In reality, facts don’t care how you feel about them. Truth isn’t up for debate, it’s observed, not invented and reality stands no matter what.
But Ayn Rand also demands something fierce: “That you never outsource your judgment.” You can’t just accept anything as it is. You must challenge it, question it, and find a way to make sense of it. That you build your worldview from first-hand engagement, not second-hand belief.
I’m not saying you (I) automatically know the truth. But you have the capacity to know it if you’re honest enough to look and brave enough to see.

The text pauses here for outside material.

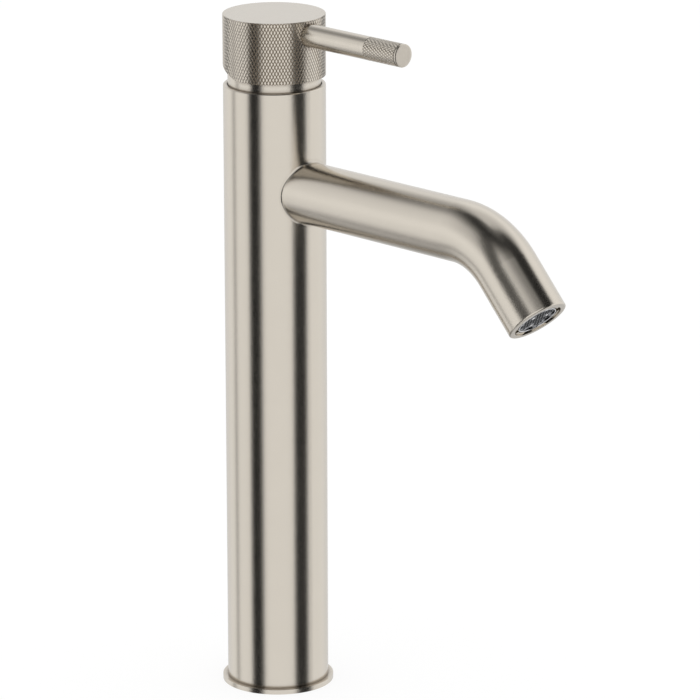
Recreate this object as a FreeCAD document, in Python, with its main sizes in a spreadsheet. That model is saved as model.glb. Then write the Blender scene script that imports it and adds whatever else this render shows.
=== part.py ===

So from Ayn Rand, the lesson is:
Certainty is earned, not assumed. And it must never be borrowed.
Darwin
Darwin doesn’t speak about truth in metaphysical terms. But he does in evolutionary terms. He is the evolution kind of guy. He speaks in terms of adaptation, survival, and function.
His philosophy, though often left out of “philosophy,” is deeply humbling:
Life doesn’t run on truth. It runs on what works. Organisms don’t need to know the universe; they just need to fit well enough to pass on their genes.
This is a dark but clarifying lens: A lot of what we believe might just be adaptive illusion. Comforting beliefs. Herd mentality. Psychological crutches that helped our ancestors cooperate, reproduce, or avoid tigers.
So how do I know what I know isn’t just another evolutionary PR campaign?
I don’t. But I can test for it, with reason and logic:
- Does this belief make me clearer or more confused?
- Does it make me stronger, or more fragile?
- Does it help me see, or just help me cope?
Darwin’s approach reminds me to watch for utility without mistaking it for truth.
Your body and the world is a means to attain liberation. - Advait Vedanta
So Where Do “I” Stand?
After all this, the existential void, Ayn Rand’s focus on reason, Darwin’s evolutionary tales, where am I? I don’t know.
Maybe, somewhere between cautious and stubborn.
I don’t trust the implied certainty. But I trust what holds up, until I learn better. Some basics can be:
- Repeated observation
- All parts fit together logically
- Feedback from reality
- The calm clarity you feel when something is real, not copied, not emotional, just understood.
That’s what I chase. Not only that, but I also chase the wisdom that comes with it. Not flashy beliefs. Not viral truths. Not slogans. They are just fillers in a marketing campaign.
Only the moment when something stands on its own, even if no one else sees it.
The Litmus
When I try to know something, I ask:
- Did I experience this first-hand, or am I echoing someone?
- Can I explain this to a 12-year-old without hand-waving?
- Does this belief make me more responsible or more dependent?
- If I strip away fear, desire, and identity; does it still hold?
If a statement passes these, I keep it. If not, I drop it. Or shelve it with a label, “Pending clarity” and wait until I’m ready to look deeper.
I don’t know anything for sure. Maybe that’s the only thing I know. But I’m learning to live beyond it. Improve my perspective, attention, and focus. Teaching myself to be more investigative.
Because the point isn’t to collect answers like badges. The point is to keep looking. Without flinching, faking, and without stopping. And maybe, just maybe, that’s all the knowing I’ll need for now. But I’m ready to keep learning.